Bref, le bilan des années Legault et de ses prédécesseurs est sans appel.
Le Québec fait partie des provinces canadiennes les plus pauvres en terme de patrimoine médian (237 800$). Elle se situe juste devant l’Île du prince Edward (211 400$) et le Nouveau-Brunswick (185 000$), loin derrière l’Ontario (434 500$) ou la Colombie-Britannique (423 700$).
Mais ce que met surtout en lumière ce rapport c’est que la province est aussi la plus inégalitaire. À titre d’exemple, « la famille faisant partie des 10 % les plus riches possédait ainsi un patrimoine 76 fois plus élevé que la famille faisant partie des 40 % les plus pauvres au Québec, contre 62 fois dans les provinces de l’Atlantique ».
Des écarts de richesse qui ne cessent de croitre au Québec
Et toujours selon ce rapport, les inégalités s’accroissent. Ainsi, « les familles au sommet de la distribution ont capté 66 % de l’augmentation observée de la richesse entre 1999 et 2019 ». Concrètement, en vingt ans la valeur du patrimoine des 20% les plus riches est passée de 708 300$ à 1 312 000$ entre 1999 et 2019 ; celle des 20% les plus pauvres de 1 500$ à 2 600$.
Solution : taxer le patrimoine ?
Pour conclure, le rapport rappelle que ces inégalités ne sont pas une « fatalité ». De fait, elles sont le produit d’une politique qui ne répond qu’aux priorités d’une toute petite minorité de Québécois.es, propriétaire, majoritairement masculine, détentrice d’un diplôme universitaire et, on peut en faire l’hypothèse, très probablement blanche, même si les inégalités raciales de patrimoine ne sont pas traitées dans le rapport.
Sans surprise, le rapport suggère alors d’aider les pauvres, notamment en bonifiant les programmes d’aide sociale.

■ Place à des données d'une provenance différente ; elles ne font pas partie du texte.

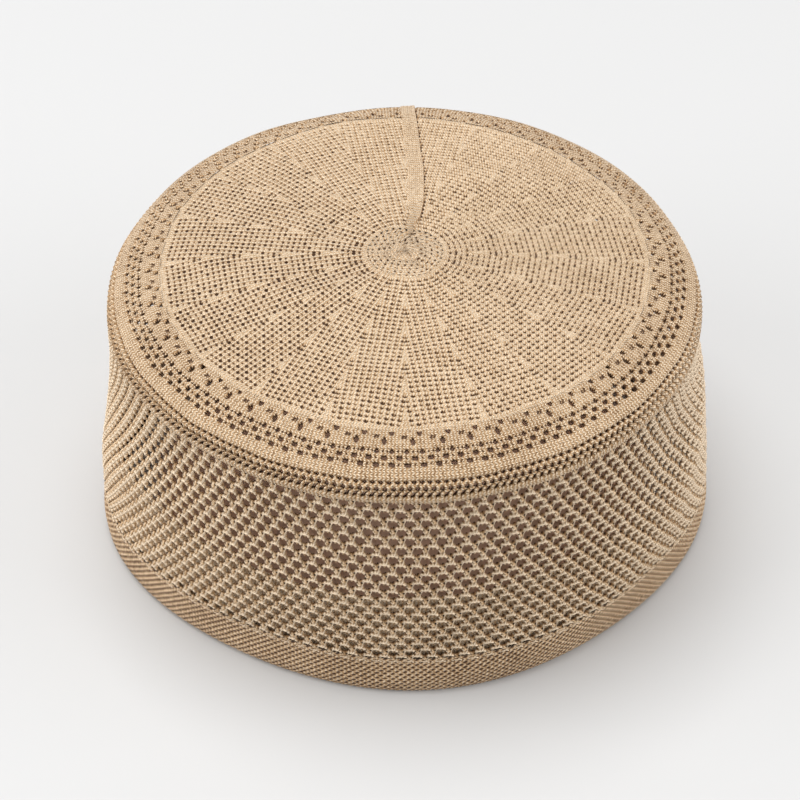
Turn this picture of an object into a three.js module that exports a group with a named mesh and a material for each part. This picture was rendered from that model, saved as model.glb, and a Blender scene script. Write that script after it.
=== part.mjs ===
// Knitted kufi: a brimless cap with a round crown, a pierced shoulder, a net side and a turned hem.
// Millimetres, +Z up. The cap stands on its hem. Its front is towards -Y and its back seam towards +Y.
// The origin is under the middle of the cap's box, on the surface that the hem rests on.

import * as THREE from "three";

// Sizes across the cap, all to the outside of the cloth: the rim of the crown, the ring of eyelets
// inside it, the shoulder's reach outside it and how far the hem stands out past the shoulder
const RIM_RADIUS = 84.0;
const EYELET_RING_WIDTH = 10.0;
const SHOULDER_REACH = 6.0;
const HEM_FLARE = 2.8;

// Heights, each counted from the one before it
const SIDE_HEIGHT = 78.9;
const SHOULDER_RISE = 9.8;
const CROWN_RISE = 8.0;
const HEM_HEIGHT = 14.0;
const FACING_HEIGHT = 40.0;

// Cloth
const WALL = 1.6;
const RIDGE_WALL = 2.0;
const FACING_WALL = 1.2;
const PIECE_GAP = 0.3;

// Fold at the foot of the hem
const FOLD_HEIGHT = 4.0;
const FOLD_WIDTH = 3.6;

// Back seam, which lies to the right of the middle, and the gather in the middle of the crown
const SEAM_WIDTH = 5.0;
const SEAM_SIDE_STEP = 2.3;
const SEAM_THICKNESS = 0.8;
const SEAM_STRETCHES = 8;
const GATHER_RADIUS = 4.2;
const GATHER_PUCKER = 0.5;
const GATHER_LOBES = 10;

// Net gaps of the topmost row, the one under the ridge band
const NET_GAPS = 120;
const NET_GAP_WIDTH = 3.2;
const NET_GAP_HEIGHT = 2.4;
const NET_GAP_DROP = 1.2;

// Facets round the cap, where each one holds a whole number of net gaps, and bands down each piece
const COLUMNS = 60;
const CROWN_BANDS = 6;
const EYELET_RING_BANDS = 2;
const RIDGE_BANDS = 4;
const NET_BANDS = 6;
const FACING_BANDS = 3;
const GATHER_STEPS_PER_LOBE = 4;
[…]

Il propose également, dans la lignée d’autres travaux , de revoir les régimes d’exonération fiscale comme les REER et le CELI qui ne profitent qu’aux riches.
Enfin, il invite à taxer les riches. Sur ce dernier point, le rapport souligne que le Québec ne perçoit aucun impôt sur l’actif net, donc sur le patrimoine disponible. Dans le même sens, il n’impose pas directement les successions mais seulement un impôt sur le gain en capital, et dans certains cas.
« Dans un contexte où le patrimoine, accumulé tout au long du parcours de vie, peut être transmis à des descendants, l’imposition des actifs ou des successions pourrait constituer un moyen efficace pour lutter contre la transmission intergénérationnelle des inégalités ».
Ici, on pourrait s’interroger sur le manque d’originalité, voire de radicalité, des solutions proposées par les auteur.es du rapport. Pour n’importe quelle personne qui se revendique de gauche, taxer le capital ou le patrimoine fait partie des rudiments de la lutte contre les inégalités de classe, de sexe et de race.
Et pourtant, aussi évidentes et nécessaires que ces solutions puissent paraitre, la question des inégalités de patrimoine, comme la demande de taxer les actifs nets des particuliers et les successions sont des revendications totalement absentes du programme du parti le plus à gauche de l’échiquier politique, Québec solidaire.
Dans ce contexte, ce rapport pourrait presque passer pour un brûlot révolutionnaire.